Pull every "that" line out of the data below.
# Information supplied start
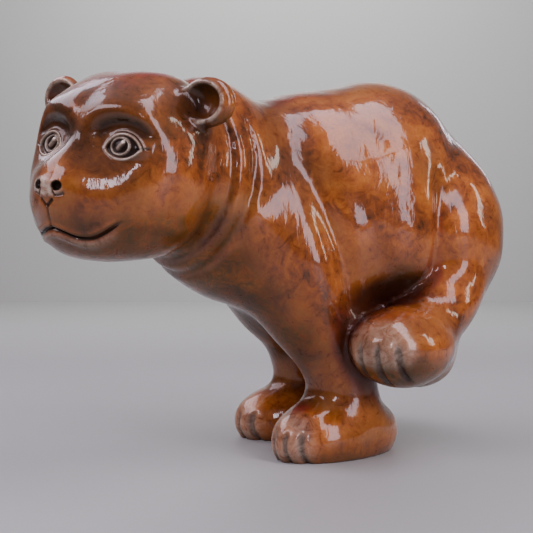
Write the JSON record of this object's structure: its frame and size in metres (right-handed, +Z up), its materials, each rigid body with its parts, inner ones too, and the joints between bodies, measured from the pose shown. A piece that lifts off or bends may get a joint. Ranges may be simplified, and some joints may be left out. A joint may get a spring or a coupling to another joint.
{
  "type": "bear sculpture",
  "caption": "Cast bronze bear cub balancing on its forepaws with its hind legs tucked up and its round head turned sideways, a decorative figure that stands on flat soles.",
  "frame": {"origin": "centre of the bear's outline seen from above, on the surface it stands on", "axes": "+Z up, -X the way the body faces, -Y the bear's left, to which its head is turned"},
  "size_m": [0.5259, 0.3006, 0.3813],
  "materials": {
    "bronze": "mottled brown patina on cast bronze under glossy wax, rubbed pale on nose, eye rims, ear rims and toes"
  },
  "bodies": {
    "root": {"bear": "bronze"}
  },
  "joints": []
}
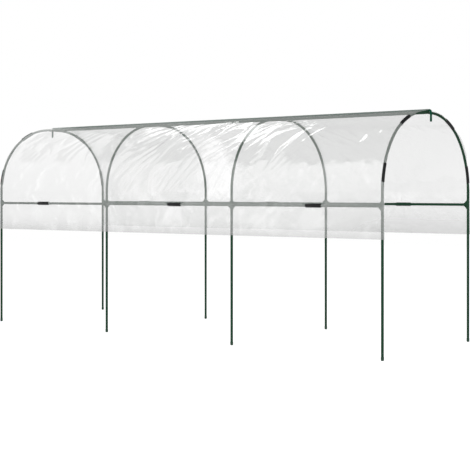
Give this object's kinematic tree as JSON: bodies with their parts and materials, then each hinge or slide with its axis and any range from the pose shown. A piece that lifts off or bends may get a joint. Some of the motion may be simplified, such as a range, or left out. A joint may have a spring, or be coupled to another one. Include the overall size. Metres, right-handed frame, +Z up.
{
  "type": "tunnel greenhouse",
  "caption": "Tunnel greenhouse: bent tube hoops on legs, side rails and a ridge carry a clear film cover that is open at both ends and held on by snap clips.",
  "frame": {"origin": "on the ground, at the middle of the footprint", "axes": "+X along the tunnel, +Y across it from front to back, +Z up"},
  "size_m": [3.0516, 1.0026, 1.3416],
  "materials": {
    "coated_steel": "dark bottle green plastic coating, satin",
    "rod_coating": "deeper green plastic coating, satin",
    "connector_plastic": "moulded dark green plastic, fine matt grain",
    "clip_plastic": "moulded black plastic, satin",
    "clear_film": "clear plastic film, glossy, softly creased"
  },
  "bodies": {
    "frame": {"leg_front_1": "coated_steel", "arch_front_1": "coated_steel", "side_connector_front_1": "connector_plastic", "leg_back_1": "coated_steel", "arch_back_1": "coated_steel", "side_connector_back_1": "connector_plastic", "leg_front_2": "coated_steel", "arch_front_2": "coated_steel", "side_connector_front_2": "connector_plastic", "leg_back_2": "coated_steel", "arch_back_2": "coated_steel", "side_connector_back_2": "connector_plastic", "leg_front_3": "coated_steel", "arch_front_3": "coated_steel", "side_connector_front_3": "connector_plastic", "leg_back_3": "coated_steel", "arch_back_3": "coated_steel", "side_connector_back_3": "connector_plastic", "leg_front_4": "coated_steel", "arch_front_4": "coated_steel", "side_connector_front_4": "connector_plastic", "leg_back_4": "coated_steel", "arch_back_4": "coated_steel", "side_connector_back_4": "connector_plastic", "crown_connector_1": "connector_plastic", "crown_connector_2": "connector_plastic", "crown_connector_3": "connector_plastic", "crown_connector_4": "connector_plastic", "rail_front_1": "coated_steel", "rail_back_1": "coated_steel", "rail_front_2": "coated_steel", "rail_back_2": "coated_steel", "rail_front_3": "coated_steel", "rail_back_3": "coated_steel", "ridge_tube_1": "coated_steel", "ridge_tube_2": "coated_steel", "ridge_tube_3": "coated_steel", "ridge_rod_left": "rod_coating", "ridge_rod_middle": "rod_coating", "ridge_rod_right": "rod_coating", "film_cover": "clear_film"},
    "rail_clip_front_1": {"rail_clip_front_1": "clip_plastic"},
    "rail_clip_front_2": {"rail_clip_front_2": "clip_plastic"},
    "rail_clip_front_3": {"rail_clip_front_3": "clip_plastic"},
    "rail_clip_back_1": {"rail_clip_back_1": "clip_plastic"},
    "rail_clip_back_2": {"rail_clip_back_2": "clip_plastic"},
    "rail_clip_back_3": {"rail_clip_back_3": "clip_plastic"},
    "hoop_clip_left_front_low": {"hoop_clip_left_front_low": "clip_plastic"},
    "hoop_clip_left_front_high": {"hoop_clip_left_front_high": "clip_plastic"},
    "hoop_clip_left_back_low": {"hoop_clip_left_back_low": "clip_plastic"},
    "hoop_clip_left_back_high": {"hoop_clip_left_back_high": "clip_plastic"},
    "hoop_clip_right_front_low": {"hoop_clip_right_front_low": "clip_plastic"},
    "hoop_clip_right_front_high": {"hoop_clip_right_front_high": "clip_plastic"},
    "hoop_clip_right_back_low": {"hoop_clip_right_back_low": "clip_plastic"},
    "hoop_clip_right_back_high": {"hoop_clip_right_back_high": "clip_plastic"}
  },
  "joints": [
    {"name": "rail_clip_front_1_pull", "type": "slide", "parent": "frame", "child": "rail_clip_front_1", "axis": [0, -1, 0], "range_m": [0, 0.04]},
    {"name": "rail_clip_front_2_pull", "type": "slide", "parent": "frame", "child": "rail_clip_front_2", "axis": [0, -1, 0], "range_m": [0, 0.04]},
    {"name": "rail_clip_front_3_pull", "type": "slide", "parent": "frame", "child": "rail_clip_front_3", "axis": [0, -1, 0], "range_m": [0, 0.04]},
    {"name": "rail_clip_back_1_pull", "type": "slide", "parent": "frame", "child": "rail_clip_back_1", "axis": [0, 1, 0], "range_m": [0, 0.04]},
    {"name": "rail_clip_back_2_pull", "type": "slide", "parent": "frame", "child": "rail_clip_back_2", "axis": [0, 1, 0], "range_m": [0, 0.04]},
    {"name": "rail_clip_back_3_pull", "type": "slide", "parent": "frame", "child": "rail_clip_back_3", "axis": [0, 1, 0], "range_m": [0, 0.04]},
    {"name": "hoop_clip_left_front_low_pull", "type": "slide", "parent": "frame", "child": "hoop_clip_left_front_low", "axis": [-1, 0, 0], "range_m": [0, 0.04]},
    {"name": "hoop_clip_left_front_high_pull", "type": "slide", "parent": "frame", "child": "hoop_clip_left_front_high", "axis": [-1, 0, 0], "range_m": [0, 0.04]},
    {"name": "hoop_clip_left_back_low_pull", "type": "slide", "parent": "frame", "child": "hoop_clip_left_back_low", "axis": [-1, 0, 0], "range_m": [0, 0.04]},
    {"name": "hoop_clip_left_back_high_pull", "type": "slide", "parent": "frame", "child": "hoop_clip_left_back_high", "axis": [-1, 0, 0], "range_m": [0, 0.04]},
    {"name": "hoop_clip_right_front_low_pull", "type": "slide", "parent": "frame", "child": "hoop_clip_right_front_low", "axis": [1, 0, 0], "range_m": [0, 0.04]},
    {"name": "hoop_clip_right_front_high_pull", "type": "slide", "parent": "frame", "child": "hoop_clip_right_front_high", "axis": [1, 0, 0], "range_m": [0, 0.04]},
    {"name": "hoop_clip_right_back_low_pull", "type": "slide", "parent": "frame", "child": "hoop_clip_right_back_low", "axis": [1, 0, 0], "range_m": [0, 0.04]},
    {"name": "hoop_clip_right_back_high_pull", "type": "slide", "parent": "frame", "child": "hoop_clip_right_back_high", "axis": [1, 0, 0], "range_m": [0, 0.04]}
  ]
}
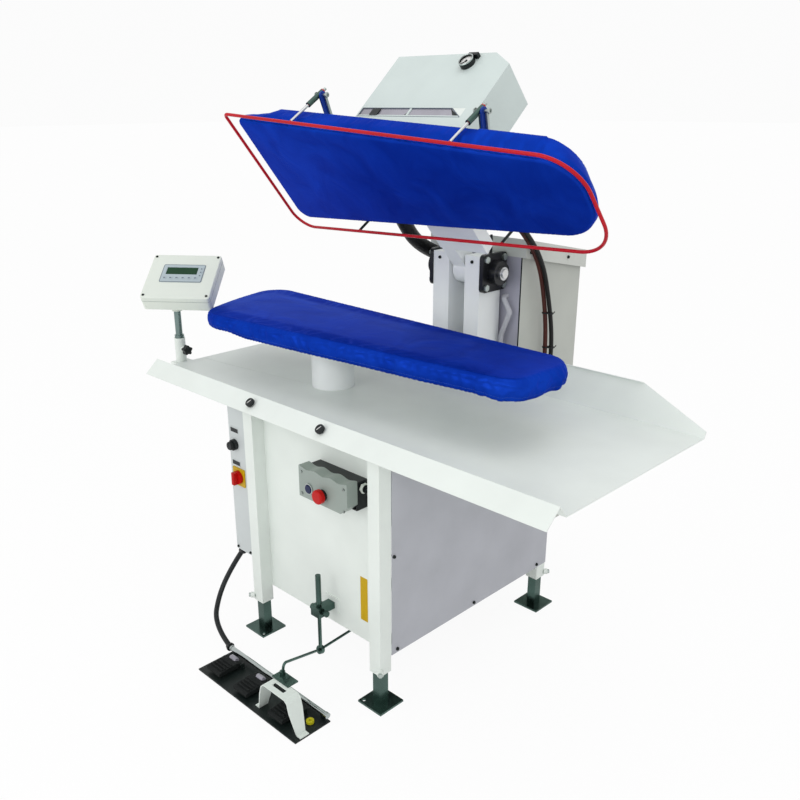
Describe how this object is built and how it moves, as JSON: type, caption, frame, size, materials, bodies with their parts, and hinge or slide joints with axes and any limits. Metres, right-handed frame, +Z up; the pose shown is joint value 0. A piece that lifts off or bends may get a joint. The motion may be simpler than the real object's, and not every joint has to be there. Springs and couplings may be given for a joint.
{
  "type": "steam press",
  "caption": "Industrial steam press: blue padded buck and tilting head, red safety bar, catch table, white sheet base on telescopic legs, foot pedals, control box and display.",
  "frame": {"origin": "on the floor at the middle of the four anchor holes in the foot plates", "axes": "+X to the operator's right, -Y towards the operator, +Z up"},
  "size_m": [1.6602, 1.366, 1.7039],
  "materials": {
    "white_paint": "satin powder coat",
    "grey_paint": "satin powder coat",
    "zinc": "bright zinc plate",
    "steel": "machined",
    "chrome": "polished",
    "platen": "cast and machined",
    "felt": "dense felt",
    "blue_cloth": "satin-faced cloth",
    "red_paint": "gloss",
    "black_metal": "satin black",
    "cast_black": "black enamel",
    "black_plastic": "moulded",
    "light_plastic": "moulded",
    "display_face": "printed film, left bare",
    "red_plastic": "gloss",
    "blue_plastic": "gloss",
    "yellow_plastic": "gloss",
    "rubber": "matt"
  },
  "bodies": {
    "frame": {"air_cylinder": "platen", "base_frame": "white_paint", "base_panels": "grey_paint", "bearing_bolts": "zinc", "bearings": "cast_black", "buck_column": "white_paint", "buck_cover": "blue_cloth", "buck_pad": "felt", "buck_platen": "platen", "cabinet_lid": "white_paint", "control_box": "grey_paint", "control_box_cover": "grey_paint", "front_panel": "white_paint", "hanger_clamp": "zinc", "hanger_rod": "zinc", "head_hoses": "rubber", "leg_clamp_bolts": "zinc", "panel_screws": "black_metal", "pedal_bumper": "yellow_plastic", "pedal_cable": "rubber", "pedal_guard": "white_paint", "pedal_plate": "black_metal", "pedal_tie_rod": "zinc", "pedal_tube": "chrome", "post_socket": "white_paint", "rear_cabinet": "white_paint", "station_base": "black_plastic", "station_cover": "light_plastic", "steam_pipe": "white_paint", "switch_plate": "yellow_plastic", "table_top": "white_paint", "uprights": "white_paint"},
    "head": {"head_arm": "white_paint", "pivot_shaft": "steel", "head_platen": "platen", "head_pad": "felt", "head_cover": "blue_cloth", "head_casing": "white_paint", "gauge_body": "black_plastic", "bar_brackets": "zinc"},
    "bar": {"safety_bar": "red_paint"},
    "needle": {"gauge_needle": "black_plastic"},
    "piston": {"piston_rod": "steel"},
    "pedal_l": {"pedal_left": "black_plastic"},
    "pedal_m": {"pedal_middle": "black_plastic"},
    "pedal_r": {"pedal_right": "black_plastic"},
    "button_l": {"close_button_left": "black_plastic"},
    "button_r": {"close_button_right": "black_plastic"},
    "start": {"start_button": "blue_plastic"},
    "stop": {"stop_mushroom": "red_plastic"},
    "switch": {"main_switch_knob": "red_plastic"},
    "regulator": {"regulator_knob": "black_plastic"},
    "post": {"panel_post": "chrome"},
    "panel": {"panel_housing": "light_plastic", "panel_display": "display_face"},
    "clamp": {"clamp_knob": "black_plastic"},
    "leg_fl": {"leg_front_left": "zinc"},
    "leg_fr": {"leg_front_right": "zinc"},
    "leg_rl": {"leg_rear_left": "zinc"},
    "leg_rr": {"leg_rear_right": "zinc"}
  },
  "joints": [
    {"name": "head_hinge", "type": "hinge", "parent": "frame", "child": "head", "pos_m": [0, 0.325, 1.092], "axis": [1, 0, 0], "range_deg": [0, 48], "deforming": ["head_hoses"]},
    {"name": "piston_stroke", "type": "slide", "parent": "frame", "child": "piston", "axis": [0, 0, 1], "range_m": [0, 0.0978]},
    {"name": "safety_bar_lift", "type": "slide", "parent": "head", "child": "bar", "axis": [0, 0.8385, 0.545], "range_m": [0, 0.012]},
    {"name": "gauge_sweep", "type": "hinge", "parent": "head", "child": "needle", "pos_m": [0.035, 0.20929, 1.68081], "axis": [0, 0.6691, -0.7431], "range_deg": [0, 270]},
    {"name": "pedal_l_press", "type": "hinge", "parent": "frame", "child": "pedal_l", "pos_m": [-0.165, -0.548, 0.016], "axis": [1, 0, 0], "range_deg": [0, 6], "stiffness_Nm_per_rad": 2, "springref_deg": -11.46},
    {"name": "pedal_m_press", "type": "hinge", "parent": "frame", "child": "pedal_m", "pos_m": [-0.035, -0.548, 0.016], "axis": [1, 0, 0], "range_deg": [0, 6], "stiffness_Nm_per_rad": 2, "springref_deg": -11.46},
    {"name": "pedal_r_press", "type": "hinge", "parent": "frame", "child": "pedal_r", "pos_m": [0.124, -0.548, 0.016], "axis": [1, 0, 0], "range_deg": [0, 6], "stiffness_Nm_per_rad": 2, "springref_deg": -11.46},
    {"name": "lip_button_l_push", "type": "slide", "parent": "frame", "child": "button_l", "axis": [0, 0.6725, -0.7401], "range_m": [0, 0.004], "stiffness_N_per_m": 600, "springref_m": -0.002},
    {"name": "lip_button_r_push", "type": "slide", "parent": "frame", "child": "button_r", "axis": [0, 0.6725, -0.7401], "range_m": [0, 0.004], "stiffness_N_per_m": 600, "springref_m": -0.002},
    {"name": "start_push", "type": "slide", "parent": "frame", "child": "start", "axis": [0, 1, 0], "range_m": [0, 0.004], "stiffness_N_per_m": 600, "springref_m": -0.002},
    {"name": "stop_push", "type": "slide", "parent": "frame", "child": "stop", "axis": [0, 1, 0], "range_m": [0, 0.005], "stiffness_N_per_m": 600, "springref_m": -0.003},
    {"name": "main_switch_turn", "type": "hinge", "parent": "frame", "child": "switch", "pos_m": [-0.326, -0.375, 0.513], "axis": [0, 1, 0], "range_deg": [0, 90]},
    {"name": "regulator_turn", "type": "hinge", "parent": "frame", "child": "regulator", "pos_m": [-0.338, -0.375, 0.616], "axis": [0, 1, 0], "range_deg": [0, 270]},
    {"name": "display_height", "type": "slide", "parent": "frame", "child": "post", "axis": [0, 0, 1], "range_m": [0, 0.06]},
    {"name": "display_swivel", "type": "hinge", "parent": "post", "child": "panel", "pos_m": [-0.695, -0.318, 0.98], "axis": [0, 0, 1], "range_deg": [-60, 0]},
    {"name": "clamp_turn", "type": "hinge", "parent": "frame", "child": "clamp", "pos_m": [-0.665, -0.318, 0.835], "axis": [1, 0, 0], "range_deg": [0, 180]},
    {"name": "leg_fl_height", "type": "slide", "parent": "frame", "child": "leg_fl", "axis": [0, 0, -1], "range_m": [0, 0.05]},
    {"name": "leg_fr_height", "type": "slide", "parent": "frame", "child": "leg_fr", "axis": [0, 0, -1], "range_m": [0, 0.05]},
    {"name": "leg_rl_height", "type": "slide", "parent": "frame", "child": "leg_rl", "axis": [0, 0, -1], "range_m": [0, 0.05]},
    {"name": "leg_rr_height", "type": "slide", "parent": "frame", "child": "leg_rr", "axis": [0, 0, -1], "range_m": [0, 0.05]}
  ],
  "couplings": [
    {"joint": "piston_stroke", "follows": "head_hinge", "m_per_rad": 0.11652}
  ]
}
# Information supplied end
### Written answer
Write the JSON record of this object's structure: its frame and size in metres (right-handed, +Z up), its materials, each rigid body with its parts, inner ones too, and the joints between bodies, measured from the pose shown. A piece that lifts off or bends may get a joint. Ranges may be simplified, and some joints may be left out. A joint may get a spring or a coupling to another joint.
  "caption": "Cast bronze bear cub balancing on its forepaws with its hind legs tucked up and its round head turned sideways, a decorative figure that stands on flat soles.",
Give this object's kinematic tree as JSON: bodies with their parts and materials, then each hinge or slide with its axis and any range from the pose shown. A piece that lifts off or bends may get a joint. Some of the motion may be simplified, such as a range, or left out. A joint may have a spring, or be coupled to another one. Include the overall size. Metres, right-handed frame, +Z up.
  "caption": "Tunnel greenhouse: bent tube hoops on legs, side rails and a ridge carry a clear film cover that is open at both ends and held on by snap clips.",
Describe how this object is built and how it moves, as JSON: type, caption, frame, size, materials, bodies with their parts, and hinge or slide joints with axes and any limits. Metres, right-handed frame, +Z up; the pose shown is joint value 0. A piece that lifts off or bends may get a joint. The motion may be simpler than the real object's, and not every joint has to be there. Springs and couplings may be given for a joint.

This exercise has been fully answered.